Que tel soit le but, et que le résultat vienne un peu grêle, cela nous éclaire sur le monde d’impossibilités où sa passion de poésie pure menait Mallarmé. Songez aux dessins de Léonard... Comme, à côté du crayon mouvant, sont faibles les efforts d’une poésie qui s’effile et s’exténue pour dépasser sa limite !

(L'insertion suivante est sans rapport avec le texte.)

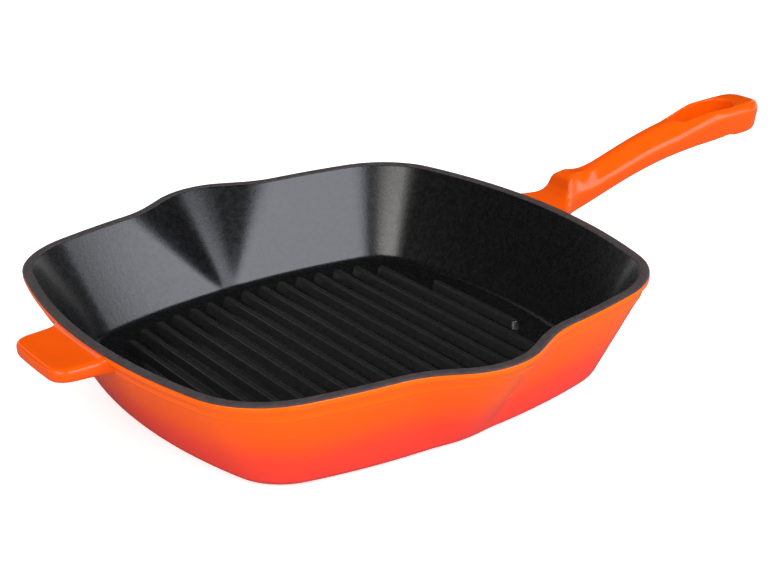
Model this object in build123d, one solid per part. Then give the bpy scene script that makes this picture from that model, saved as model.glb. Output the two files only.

Un artiste écarte de ses sensations, quand il s’agit de les exprimer, à la fois ce qui est trop individuel et ce qui est trop banal. Il prend un entre-deux, penchant vers l’un ou vers l’autre selon son tempérament et son talent, et dans l’un ou l’autre sens ondoient bien des détours, jusqu’aux limites qui sont l’inintelligible d’une part, le cliché de l’autre. L’impressionnisme de Mallarmé est une rupture d’équilibre, une fuite vers l’expression de l’individuel. Rupture et fuite parce qu’il lui manque, à un degré paradoxal, ce qui d’ordinaire forme ici un contrepoids, le don oratoire.

  1. On voudra bien remarquer — avec un sourire si possible — que dans la première édition une faute d’impression m’avait conduit à une exégèse inexacte. Le sonnet retombait tout de même, comme un chat, à peu près sur ses pattes. Mais une ombre restait sur lui, et c’est pourquoi je l’appelais : un faux sonnet « que j’aime peu ». Je l’aime maintenant autant que les autres, et je raye les quatre mots malencontreux.